WORK TO BE COMPLETED> Keep every line where the word "each" appears; drop the rest.

PROVIDED MATERIAL>

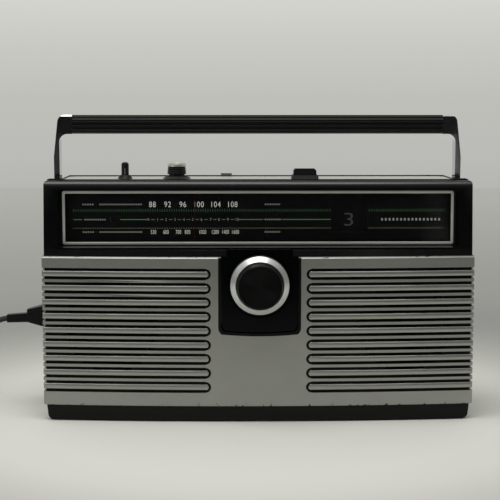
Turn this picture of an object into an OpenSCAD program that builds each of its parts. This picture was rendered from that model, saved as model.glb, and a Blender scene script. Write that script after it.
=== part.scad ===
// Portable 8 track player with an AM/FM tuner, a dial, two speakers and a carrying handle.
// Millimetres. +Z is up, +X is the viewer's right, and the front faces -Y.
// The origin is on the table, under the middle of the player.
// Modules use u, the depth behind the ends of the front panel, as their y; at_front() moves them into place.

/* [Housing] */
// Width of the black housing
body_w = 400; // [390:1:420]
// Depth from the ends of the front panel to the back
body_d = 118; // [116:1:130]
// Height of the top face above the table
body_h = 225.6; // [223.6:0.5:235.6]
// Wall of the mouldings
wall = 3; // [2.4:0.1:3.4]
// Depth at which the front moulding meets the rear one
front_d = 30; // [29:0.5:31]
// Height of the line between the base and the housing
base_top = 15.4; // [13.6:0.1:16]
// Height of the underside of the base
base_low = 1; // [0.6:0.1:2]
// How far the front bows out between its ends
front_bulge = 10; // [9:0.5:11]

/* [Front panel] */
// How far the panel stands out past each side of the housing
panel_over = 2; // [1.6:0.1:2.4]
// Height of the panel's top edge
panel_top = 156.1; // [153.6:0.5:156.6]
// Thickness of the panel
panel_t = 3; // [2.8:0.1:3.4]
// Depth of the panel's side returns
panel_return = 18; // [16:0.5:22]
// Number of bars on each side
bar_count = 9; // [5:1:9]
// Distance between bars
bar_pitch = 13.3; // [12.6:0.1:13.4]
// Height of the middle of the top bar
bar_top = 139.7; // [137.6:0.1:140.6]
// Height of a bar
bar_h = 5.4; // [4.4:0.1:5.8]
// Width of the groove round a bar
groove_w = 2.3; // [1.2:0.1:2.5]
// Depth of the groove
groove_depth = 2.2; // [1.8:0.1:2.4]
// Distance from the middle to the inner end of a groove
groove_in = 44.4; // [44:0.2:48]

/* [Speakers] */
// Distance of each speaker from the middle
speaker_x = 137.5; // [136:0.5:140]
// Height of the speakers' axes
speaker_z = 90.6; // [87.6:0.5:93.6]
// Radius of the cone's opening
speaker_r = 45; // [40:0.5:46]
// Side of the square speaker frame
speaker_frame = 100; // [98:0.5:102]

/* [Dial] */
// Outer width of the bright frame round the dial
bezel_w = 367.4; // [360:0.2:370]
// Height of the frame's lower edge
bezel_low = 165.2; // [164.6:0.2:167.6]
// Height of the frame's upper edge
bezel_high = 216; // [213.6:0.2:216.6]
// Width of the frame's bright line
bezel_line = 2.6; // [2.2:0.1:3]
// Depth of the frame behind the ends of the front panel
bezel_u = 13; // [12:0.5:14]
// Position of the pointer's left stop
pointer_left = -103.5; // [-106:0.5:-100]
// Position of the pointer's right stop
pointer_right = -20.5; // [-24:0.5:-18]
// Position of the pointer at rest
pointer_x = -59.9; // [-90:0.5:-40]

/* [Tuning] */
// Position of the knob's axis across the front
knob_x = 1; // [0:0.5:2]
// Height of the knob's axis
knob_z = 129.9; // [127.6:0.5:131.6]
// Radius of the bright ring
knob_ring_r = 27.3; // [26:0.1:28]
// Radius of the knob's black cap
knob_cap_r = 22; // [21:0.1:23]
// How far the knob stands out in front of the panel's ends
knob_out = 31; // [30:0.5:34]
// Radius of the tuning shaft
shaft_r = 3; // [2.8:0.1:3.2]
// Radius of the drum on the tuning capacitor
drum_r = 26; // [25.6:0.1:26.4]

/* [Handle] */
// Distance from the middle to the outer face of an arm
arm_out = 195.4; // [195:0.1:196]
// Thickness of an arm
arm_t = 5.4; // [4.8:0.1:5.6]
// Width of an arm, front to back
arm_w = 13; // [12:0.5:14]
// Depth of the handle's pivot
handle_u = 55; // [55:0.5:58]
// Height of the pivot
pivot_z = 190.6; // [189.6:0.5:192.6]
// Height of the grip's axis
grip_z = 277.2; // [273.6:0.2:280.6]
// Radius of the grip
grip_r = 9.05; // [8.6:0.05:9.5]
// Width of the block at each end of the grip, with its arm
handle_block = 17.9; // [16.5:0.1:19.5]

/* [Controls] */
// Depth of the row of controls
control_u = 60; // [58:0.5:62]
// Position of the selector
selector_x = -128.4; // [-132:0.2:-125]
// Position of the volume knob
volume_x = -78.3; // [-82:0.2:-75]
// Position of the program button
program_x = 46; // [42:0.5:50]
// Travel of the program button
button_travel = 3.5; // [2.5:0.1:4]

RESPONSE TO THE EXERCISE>
Turn this picture of an object into an OpenSCAD program that builds each of its parts. This picture was rendered from that model, saved as model.glb, and a Blender scene script. Write that script after it.
// How far the panel stands out past each side of the housing
// Number of bars on each side
// Distance of each speaker from the middle
// Width of the block at each end of the grip, with its arm